MINNEAPOLIS (WCCO) – It's the time of year for pruning, mowing, cutting and planting. For some, there's no limit on how much time they'll spend perfecting their yards.

So why are people so obsessed with their lawns? Good Question.

Modern men and women may not be entirely to blame. For many, it's their parents, or even their grandparents, that likely started the rage.

"[My neighbors] will say things like, 'Dude, sometimes when you're not home, I'll take my shoes off and walk barefoot through your grass, cause it feels so nice.' And that makes me feel good," said WCCO-TV meteorologist Chris Shaffer.

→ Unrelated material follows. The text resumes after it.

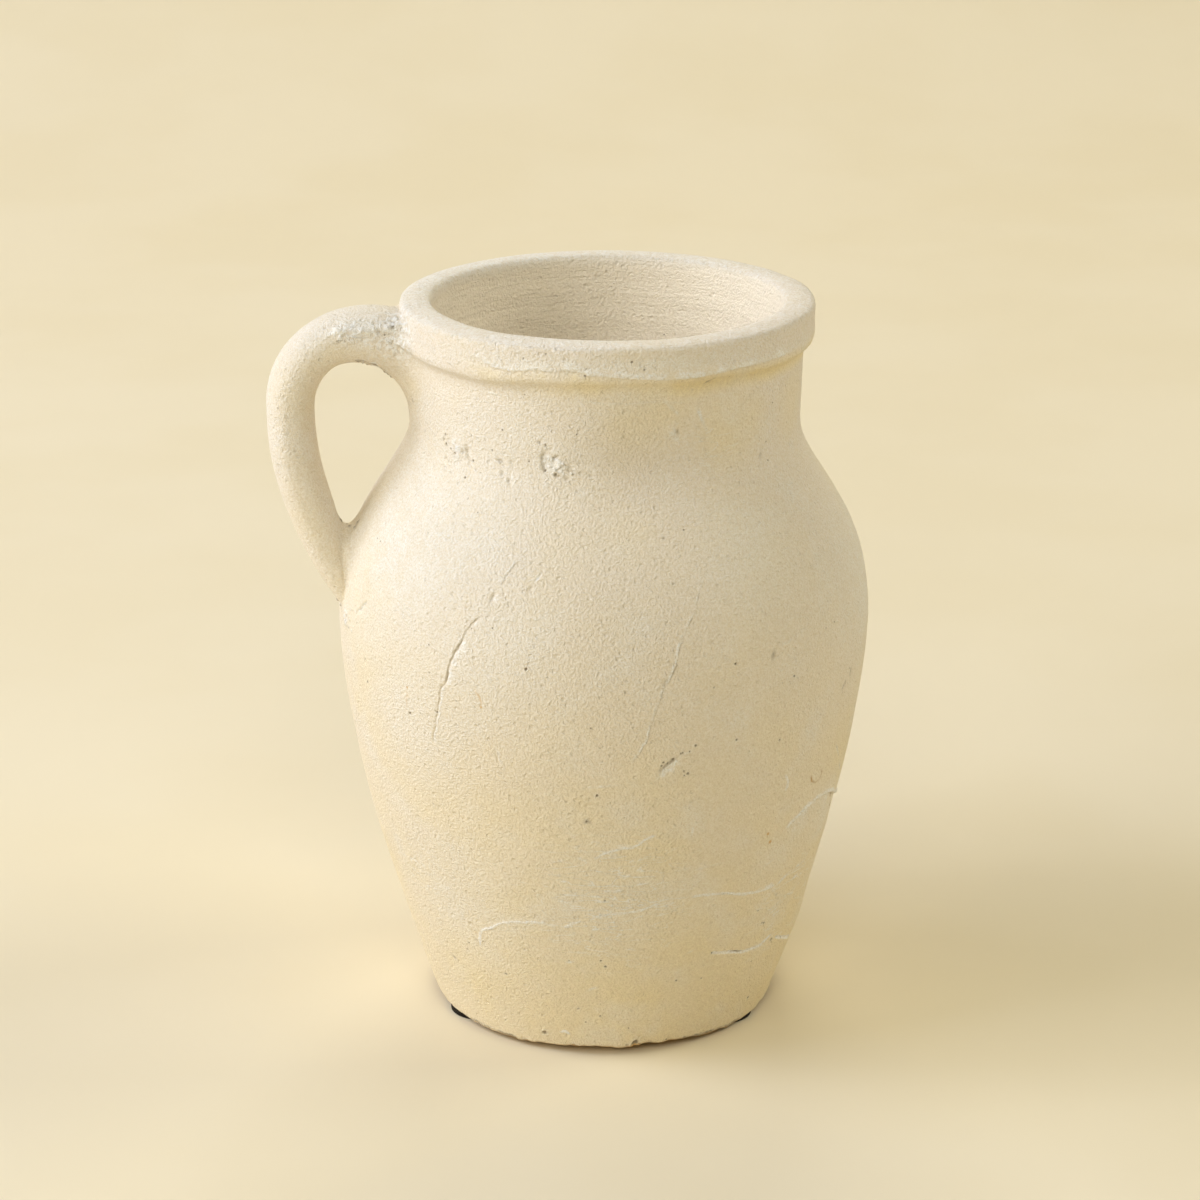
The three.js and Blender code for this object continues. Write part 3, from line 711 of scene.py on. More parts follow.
def unevenness(points):
    """Offsets that make the true shape hand-made, the same for every clay piece, so joints stay closed."""
    offsets = np.zeros_like(points)
    for length, height in HAND_WAVES:
        offsets += height * np.array([noise.noise_vector(Vector(point) / length) for point in points])
    turn = turns_of(points)
    height = points[:, 2]
    out = np.hypot(points[:, 0] - AXIS_X, points[:, 1])
    away = np.stack([points[:, 0] - AXIS_X, points[:, 1], 0 * out], axis=1) / np.maximum(out, MM)[:, None]
    near = 1 - smooth((out - NECK_RADIUS - BAND_OVERHANG - 3 * MM) / LEAN_FADE)
    leaning = LEAN * near * np.clip((height - LEAN_FROM) / (MOUTH_Z - LEAN_FROM), 0, 1) ** 2
    offsets += leaning[:, None] * np.array(LEAN_TOWARDS)
    for full_turn, full_height, half_width, half_height, rise in FULL_PLACES:
        full = window(turn, full_turn, half_width) * window(height, full_height * MM, half_height * MM)
        offsets += (rise * MM * full * (out > 0.6 * BASE_RADIUS))[:, None] * away
    low = window(height, BASE_Z, SAG_HEIGHT) * smooth((out - 0.72 * BASE_RADIUS) / (0.2 * BASE_RADIUS))
    for sag_turn, half_width, drop in SAGS:
        offsets[:, 2] -= drop * MM * low * window(turn, sag_turn, half_width)
    edge = window(height, BASE_Z, EDGE_HEIGHT) * smooth((out - 0.9 * BASE_RADIUS) / (0.1 * BASE_RADIUS))
    offsets[:, 2] += RAGGED_EDGE * edge * waver(points, EDGE_LENGTH, 3)
    wave = sum(size * np.sin(count * np.radians(turn) + start) for count, size, start in BAND_WAVES)
    band = window(height, MOUTH_Z - 0.7 * BAND_HEIGHT, 0.5 * BAND_HEIGHT) * near * (out > NECK_RADIUS - MM)
    offsets[:, 2] += BAND_WANDER * band * wave
    inside = (out < NECK_RADIUS - 0.4 * WALL) & (height > 0.5 * MOUTH_Z)
    slant = RING_SLANT * out * np.sin(np.radians(turn))
    rings = np.sin(2 * math.pi * (height + slant) / RING_PITCH)
    offsets += (RING_DEPTH * inside * rings)[:, None] * away
    return offsets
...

If you didn't know, now you do. Shaffer is WCCO's very own lawn-obsessed employee.

But he might not be to blame for his pruning.

"When America moved out to the suburbs in the 1950s, they came either from farms where they had lots of land, or they came from the city where they didn't have any land, and so having a little piece of land that was theirs was really, really important," said Hamline University professor Nancy Holland.

In the 1950s, G.I. loans not only gave people new access to owning houses, it also sent a lot of people to college for the first time, Holland said.

"There was this huge economic expansion to employ them, so my analysis would be that that generates a certain amount of insecurity," Holland said. "How do I act when I don't have this kind of background?"

Holland said big yards were very desirable back in the 1950s because the bigger your yard, the more wealth you had. Also, the bigger your yard, the more privacy you had from your neighbors.